Congratulations to Ultra4's Carbon Off Road Fallon 250 Top 10
Shannon Campbell showed his desert experience and finished in second place, rounding out the podium between Jason Scherer in first and Darren Henke in third.
Top-10 finishes followed, including Tom Wayes, delivering another incredible come-up-from-behind performance, reigning King Erik Miller in fifth, Levi Shirley, Jon Cagliero (who started second from last), and Mike Bou, with Bailey Campbell bringing home 10th place. Find the full 2016 Fallon 250 results at ultra4racing.com.

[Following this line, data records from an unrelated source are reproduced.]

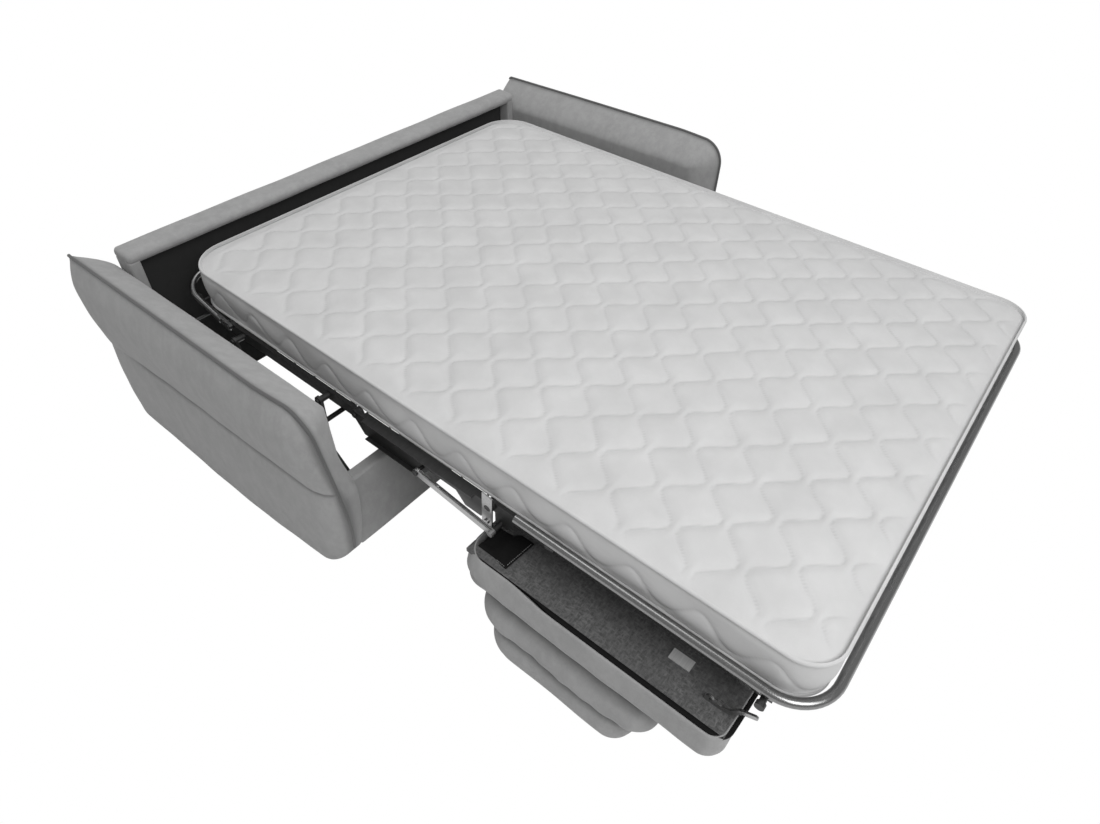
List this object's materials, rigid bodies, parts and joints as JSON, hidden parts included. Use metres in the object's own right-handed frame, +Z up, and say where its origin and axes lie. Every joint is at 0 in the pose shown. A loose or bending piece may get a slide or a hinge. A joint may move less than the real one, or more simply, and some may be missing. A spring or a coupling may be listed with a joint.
{
  "type": "sleeper_sofa",
  "caption": "Sleeper sofa shown with its bed open: a quilted mattress on a folding steel frame between upholstered arms, with the seat and back cushions folded under its foot",
  "frame": {"origin": "centre of the footprint on the floor, with the bed open", "axes": "+Z up, +X across the sofa, the bed opens towards -Y and the sofa's back is at +Y"},
  "size_m": [1.903, 2.159, 0.624],
  "materials": {
    "upholstery": "woven",
    "lining": "plain cloth",
    "wood": "bare plywood",
    "felt": "felt",
    "webbing": "webbing",
    "mattress_cloth": "quilted knit",
    "dark_steel": "satin",
    "bright_steel": "zinc plated",
    "glide_plastic": "matte"
  },
  "bodies": {
    "base": {"back_top_roll": "upholstery", "back_end_posts": "upholstery", "back_board": "wood", "back_outer_cover": "upholstery", "back_inner_lining": "lining", "front_board": "wood", "front_pad": "upholstery", "left_arm_board": "upholstery", "right_arm_board": "upholstery", "left_arm_pad": "upholstery", "right_arm_pad": "upholstery", "left_side_rail": "dark_steel", "right_side_rail": "dark_steel", "base_feet": "glide_plastic"},
    "front_arms": {"left_front_swing_arm": "dark_steel", "right_front_swing_arm": "dark_steel", "swing_cross_tube": "dark_steel"},
    "rear_arms": {"left_rear_swing_arm": "dark_steel", "right_rear_swing_arm": "dark_steel"},
    "rear_section": {"left_rear_side_bar": "dark_steel", "right_rear_side_bar": "dark_steel", "rear_net": "dark_steel", "mattress_rear_block": "mattress_cloth", "mattress_head_fold": "mattress_cloth", "mattress_middle_fold": "mattress_cloth"},
    "head_section": {"head_tube": "bright_steel", "head_straps": "dark_steel", "head_net": "dark_steel", "mattress_head_block": "mattress_cloth"},
    "middle_section": {"left_middle_channel": "dark_steel", "right_middle_channel": "dark_steel", "hinge_plates": "bright_steel", "middle_net": "dark_steel", "mattress_middle_block": "mattress_cloth", "mattress_foot_fold": "mattress_cloth"},
    "fold_links": {"left_fold_link": "bright_steel", "right_fold_link": "bright_steel"},
    "foot_section": {"left_foot_side_rail": "dark_steel", "right_foot_side_rail": "dark_steel", "foot_tube": "bright_steel", "foot_net": "dark_steel", "mattress_foot_block": "mattress_cloth"},
    "front_seat_links": {"left_front_seat_link": "bright_steel", "right_front_seat_link": "bright_steel"},
    "rear_seat_links": {"left_rear_seat_link": "bright_steel", "right_rear_seat_link": "bright_steel"},
    "seat": {"seat_board": "felt", "seat_pad": "upholstery", "left_seat_rail": "dark_steel", "right_seat_rail": "dark_steel", "seat_hooks": "bright_steel", "seat_catch_plates": "bright_steel", "seat_corner_flaps": "webbing", "seat_hinge_leaves": "bright_steel"},
    "back_cushion": {"back_pad_board": "wood", "back_pad": "upholstery", "back_glides": "glide_plastic", "back_hinge_leaves": "bright_steel"}
  },
  "joints": [
    {"name": "front_arm_swing", "type": "hinge", "parent": "base", "child": "front_arms", "pos_m": [0, 0.16988, 0.11883], "axis": [-1, 0, 0], "range_deg": [0, 80.57]},
    {"name": "rear_arm_swing", "type": "hinge", "parent": "base", "child": "rear_arms", "pos_m": [0, 0.53988, 0.11883], "axis": [-1, 0, 0], "range_deg": [0, 80.57]},
    {"name": "bed_level", "type": "hinge", "parent": "front_arms", "child": "rear_section", "pos_m": [0, 0.2795, 0.42], "axis": [-1, 0, 0], "range_deg": [-80.57, 0]},
    {"name": "head_fold", "type": "hinge", "parent": "rear_section", "child": "head_section", "pos_m": [0, 0.7045, 0.43], "axis": [-1, 0, 0], "range_deg": [-90, 0], "deforming": ["mattress_head_fold"]},
    {"name": "middle_fold", "type": "hinge", "parent": "rear_section", "child": "middle_section", "pos_m": [0, 0.1615, 0.43], "axis": [-1, 0, 0], "range_deg": [0, 48], "deforming": ["mattress_middle_fold"]},
    {"name": "link_turn", "type": "hinge", "parent": "middle_section", "child": "fold_links", "pos_m": [0, -0.0805, 0.412], "axis": [-1, 0, 0], "range_deg": [0, 24.7]},
    {"name": "foot_fold", "type": "hinge", "parent": "middle_section", "child": "foot_section", "pos_m": [0, -0.2905, 0.43], "axis": [-1, 0, 0], "range_deg": [0, 132], "deforming": ["mattress_foot_fold"]},
    {"name": "front_seat_link_swing", "type": "hinge", "parent": "foot_section", "child": "front_seat_links", "pos_m": [0, -0.4105, 0.418], "axis": [-1, 0, 0], "range_deg": [0, 54]},
    {"name": "rear_seat_link_swing", "type": "hinge", "parent": "foot_section", "child": "rear_seat_links", "pos_m": [0, -0.8855, 0.418], "axis": [-1, 0, 0], "range_deg": [0, 54]},
    {"name": "seat_level", "type": "hinge", "parent": "front_seat_links", "child": "seat", "pos_m": [0, -0.4561, 0.339], "axis": [-1, 0, 0], "range_deg": [-54, 0]},
    {"name": "back_fold", "type": "hinge", "parent": "seat", "child": "back_cushion", "pos_m": [0, -0.8205, 0.205], "axis": [-1, 0, 0], "range_deg": [0, 100]}
  ],
  "couplings": [
    {"joint": "rear_arm_swing", "follows": "front_arm_swing", "ratio": 1},
    {"joint": "bed_level", "follows": "front_arm_swing", "ratio": -1},
    {"joint": "head_fold", "follows": "front_arm_swing", "ratio": -1.117},
    {"joint": "middle_fold", "follows": "front_arm_swing", "ratio": 0.59573},
    {"joint": "link_turn", "follows": "front_arm_swing", "ratio": 0.30655},
    {"joint": "foot_fold", "follows": "front_arm_swing", "ratio": 1.6382},
    {"joint": "front_seat_link_swing", "follows": "front_arm_swing", "ratio": 0.67019},
    {"joint": "rear_seat_link_swing", "follows": "front_arm_swing", "ratio": 0.67019},
    {"joint": "seat_level", "follows": "front_arm_swing", "ratio": -0.67019},
    {"joint": "back_fold", "follows": "front_arm_swing", "ratio": 1.2411}
  ]
}
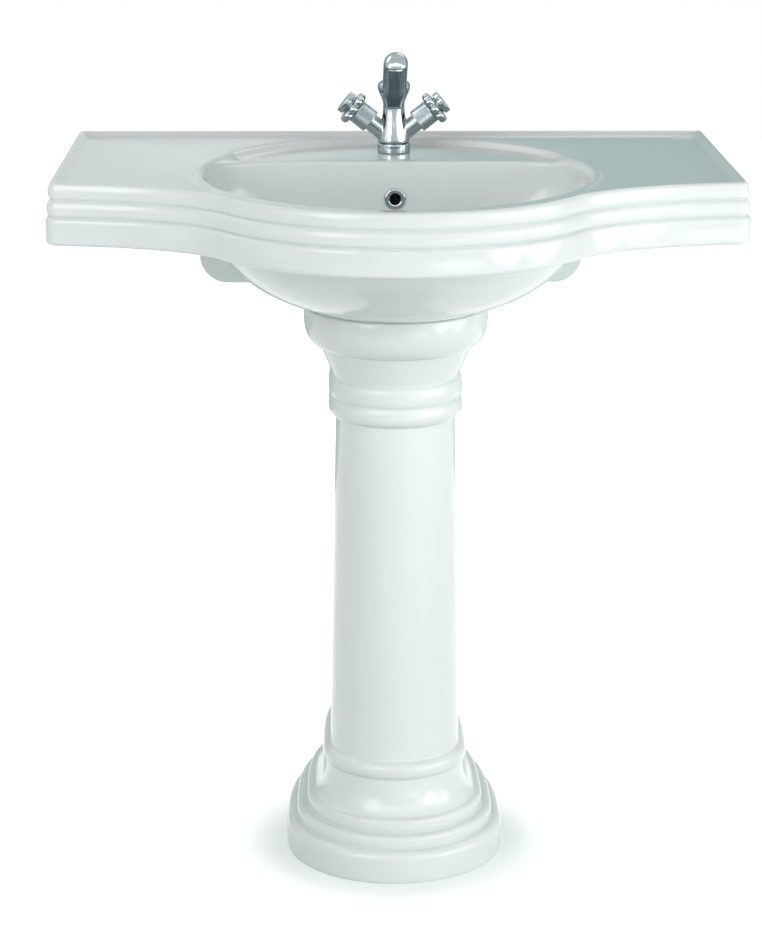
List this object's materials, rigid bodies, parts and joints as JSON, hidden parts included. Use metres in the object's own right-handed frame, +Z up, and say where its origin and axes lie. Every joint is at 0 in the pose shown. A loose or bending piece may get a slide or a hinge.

When the dust had finally settled, the Ultra4 Western series was at an end, with team Nitto drivers Jason Scherer and Shannon Campbell standing 1 and 2 and an entire field of drivers with war stories to tell and smiles to be shared. This race also marks the end of the regional series for the entire 2016 season as the Dirty Turtle Offroad race in Kentucky was the final Eastern series event. Next up for Ultra4 series is the National Championship race a few miles up the road in Reno, NV this coming October. After that race, a new series champion will be crowned. Current King of the Hammers, Erik Miller, is focused on his final task of cementing both the King title and the Points Championship for 2016.